United Airlines Holdings (UAL:US) has forecasted a dip in fourth-quarter earnings due to mounting costs, causing its shares to decline by over 4% reported by Reuters. The anticipated adjusted profit is $1.50 - $1.80 per share, a noticeable dip compared to the previous year's $2.46 per share and falling short of the $2.06 per share that analysts had predicted.
A significant contributor to these rising costs is the surge in fuel prices since July. United stated that its fuel costs have risen by an impressive 20% since mid-July. This uptick is projected to lead to an 11% increase in the average fuel bill for the December quarter.
As we noted in our previous blog post in September, airlines, including United Airlines, have been updating their cost guidance due to the rising jet fuel costs, with many of their shares seeing significant drops.

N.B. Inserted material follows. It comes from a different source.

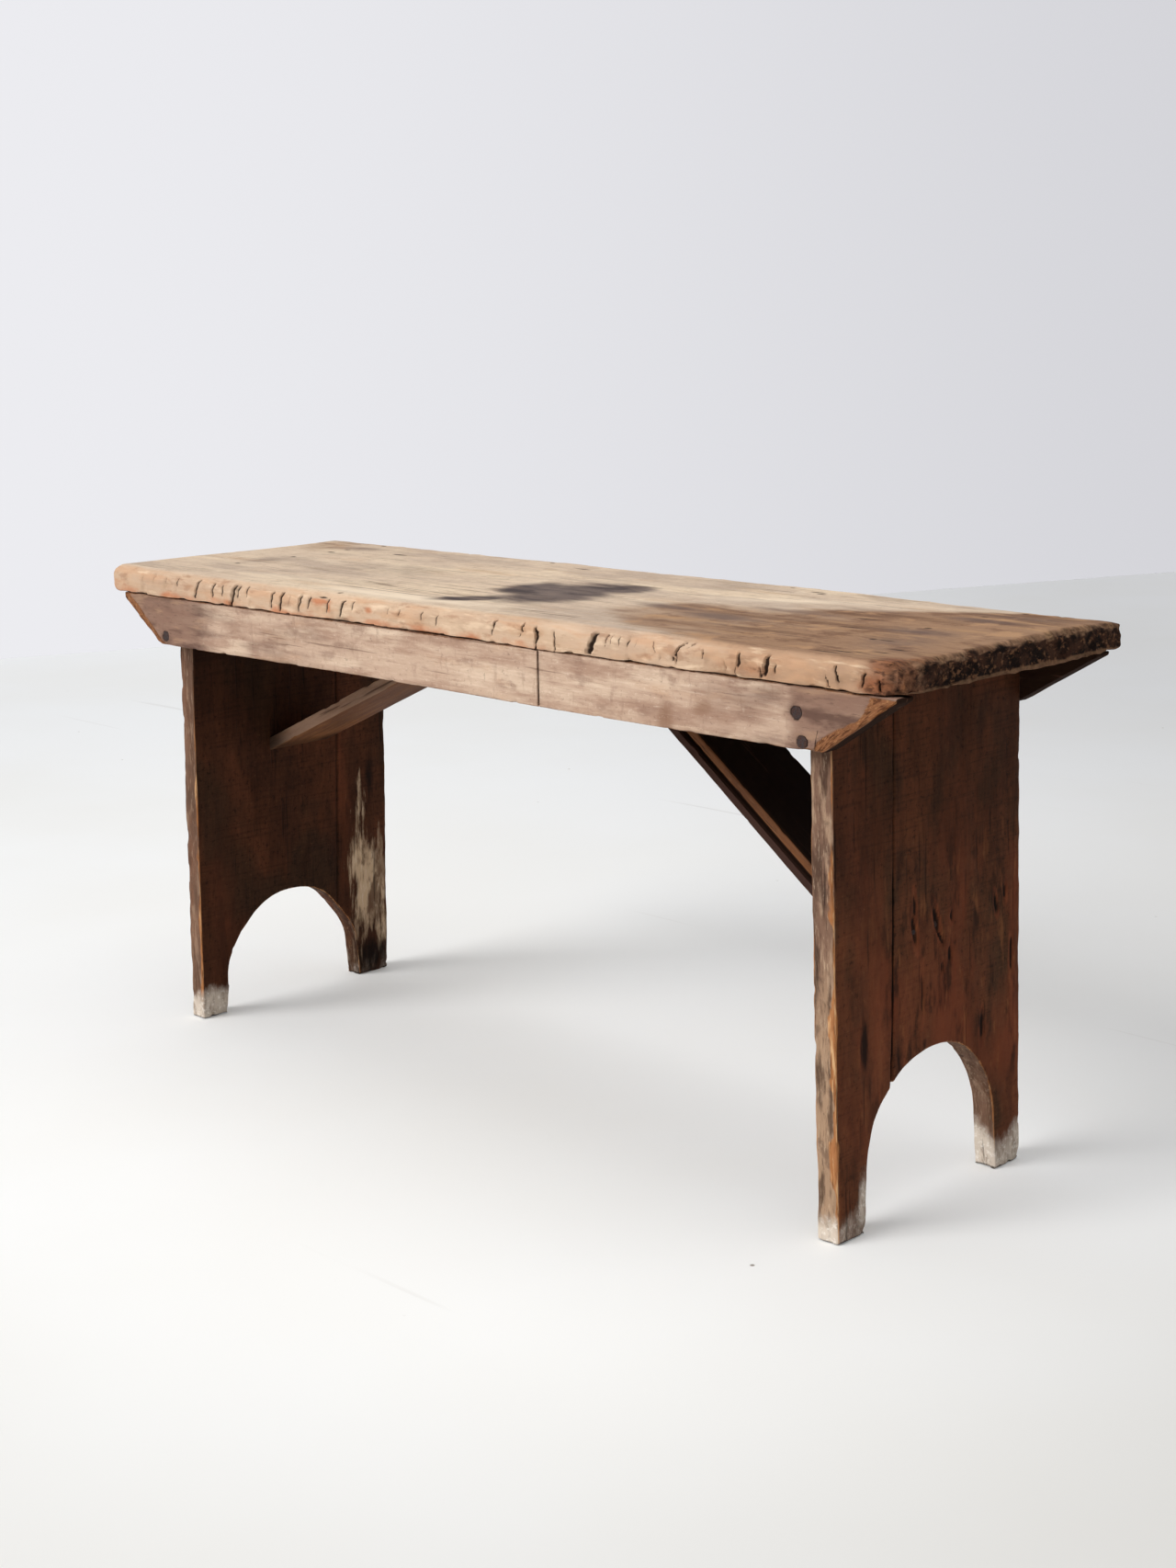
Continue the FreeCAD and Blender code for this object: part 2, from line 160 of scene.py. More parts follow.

United Airlines, the U.S. carrier with the most significant exposure to Israel, has temporarily halted flights to Tel Aviv, potentially increasing their non-fuel costs by up to 5% in the December quarter.
This suspension is noteworthy as Israel made up 1.9% of United's planned global capacity for the period. In response to concerns about rising costs and potential softening in domestic travel demand, the company's shares dipped by $1.84, trading at $38.28.
Despite these challenges, the airline industry sees positive signs. United's third-quarter passenger revenue increased by 15% year-on-year. The revenue from premium products also grew by 20%. Consumer spending via the airline's loyalty credit cards rose significantly, and bookings for last-minute business trips in recent months have been robust.
The third quarter's adjusted profit was $3.65 per share, outperforming Wall Street's predictions. The results will be discussed in a forthcoming call with analysts and investors.